10 Research Rules Every Brand Should Follow in 2025
How to stay relevant, customer-focused, and innovative this year.
Consumer behavior is rapidly shifting, so here’s my modern, practical guide for brands and researchers conducting effective and culturally nuanced market research this year. Inspired by The New Rules of Media, I’ve compiled my thoughts, with hopes that following these steps will ensure more people will reach for their wallets to support your brand and tell their friends to do the same in 2025.
Don’t rely solely on your Excel files. A holistic understanding of consumer behavior requires both quantitative and qualitative data. And while that quant data is a great place to start, you can’t live in the spreadsheets to understand what matters most to customers. Move beyond surveys and high-level quant methods and go out to talk to your customers. Go through their day with them, observe the way they live their life, and listen to their desires and challenges.
Search for reviews of your product(s) on Reddit, TikTok, YouTube, etc. Pop your popcorn, get comfy, and scroll through the comment section. This unprompted, authentic feedback where people are speaking (sometimes anonymously) to their peers — rather than to researchers — is a gold mine of specific use cases, unexpected pain points, and creative applications that should not be overlooked. And if TikTok goes dark in a few days, start figuring out where your audience is heading to set up camp next.
Design for somebody, not everybody. I see a lot of research being done with broad demographics as opposed to hyper-isolated segments. Your research needs to be tailored to specific communities and regions to create the most impact. This allows you to 1.) use human-centered design to create products, services, and systems that people truly want/need and 2.) market said product/service/system to the people who want/need them in their lives.
Leverage AI (responsibly!!!) as your co-pilot, not captain. Use it to refine research plans, polish discussion guides, and double-check your work. I like to cross-reference feedback across LLMs and would start with Claude, ChatGPT, and Perplexity.
Pro tip: Drop your info into an LLM and prompt it by saying “Please act as a seasoned market researcher with a strong cultural understanding of (your hyper-localized market segment you’ll be recruiting from) and review my attached file. Provide constructive feedback on any gaps I have in my screener and the questions I’m asking to understand (insert research goal).”
But don’t put too many eggs in the AI basket. AI is great for some things, but not for others. AI is not an expert at picking up on specific cultural nuances, so make sure you balance AI-powered analysis with real human brainpower that can accurately absorb sentiment, insights, and recommendations.

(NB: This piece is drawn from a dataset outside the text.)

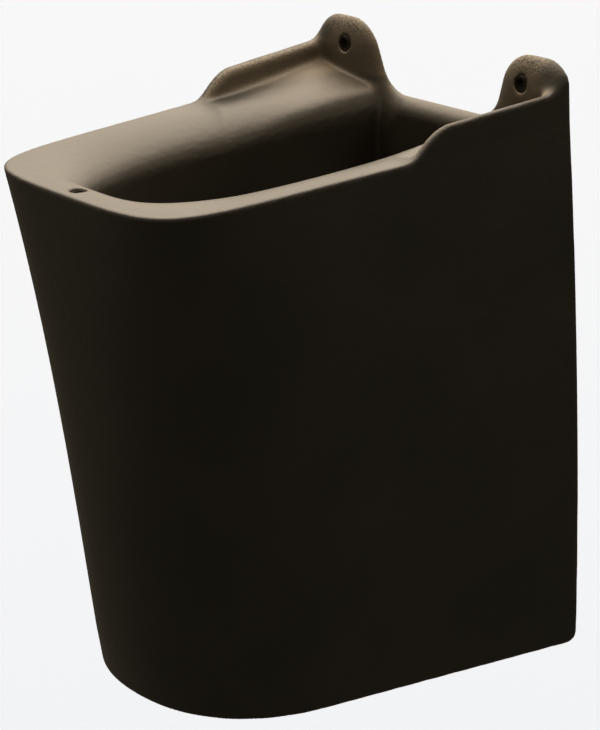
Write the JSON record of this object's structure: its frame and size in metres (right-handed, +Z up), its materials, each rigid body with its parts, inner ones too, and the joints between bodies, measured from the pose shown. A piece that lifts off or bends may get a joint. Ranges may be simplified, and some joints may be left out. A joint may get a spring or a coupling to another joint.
{
  "type": "basin trap shroud",
  "caption": "Wall-hung glazed china shroud that hides a basin's trap: U-shaped shell, dished open top, screw ears and open back.",
  "frame": {"origin": "on the wall face, midway between the two wall-screw holes in the ears", "axes": "+Z up; +Y into the wall, so the front of the shroud faces -Y; X across, symmetric about X = 0"},
  "size_m": [0.269, 0.328, 0.4419],
  "materials": {
    "glazed_china": "gloss black glaze with a warm brown cast",
    "sleeve_plastic": "moulded, matt"
  },
  "bodies": {
    "root": {"china_shroud": "glazed_china", "left_screw_sleeve": "sleeve_plastic", "right_screw_sleeve": "sleeve_plastic", "front_pin_sleeve": "sleeve_plastic"}
  },
  "joints": []
}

Accessibility is a non-negotiable. Inclusion isn’t just ethical, it’s smart business. I know above I said design for everybody is design for nobody, but what you create should work for everyone, period. Across digital, physical, and hybridized settings, ensure that research designs and outputs are accessible to all participants, including those with disabilities or different technological access levels. If you’re no accessibility expert, invest in bringing in researchers who are familiar with testing for these types of things.
Regularly engage with your customers and test iterations at every single stage to stay aligned with their evolving expectations and identify improvements before scaling. Iterative feedback loops and brand-managed communities are your best friend. Inject them strategically into the customer journey for maximum engagement, create micro-communities for segmented customer groups, and plan thoughtful in-depth interviews to inform the next steps in your planning. Your customers will tell you where to go next, you just need to listen.
Do not have blinders on. Learn from others’ successes and mistakes and keep a pulse on what’s working and what’s not. Use a combo of quantitative and qualitative methods to analyze competitor messaging and identify opportunities for differentiation.
Back all business decisions with data. Don’t be the person in a meeting suggesting your brand should do something because “you think…”. Prove it’s the right thing to do with customer data and stories. I promise your gut feeling about doing something will hit so much harder when it’s validated by data.
Tell a damn good story. To transform qualitative insights into compelling narratives that resonate with internal stakeholders and drive action, follow Nancy Duarte’s secret structure to great talks. She talks about how this structure works for great speeches, but I’d argue it also works well for sharing research insights. The TL;DR is that you should bounce back and forth between what the current state is (with its challenges) and what it could be if you did X, Y, and Z (the solution).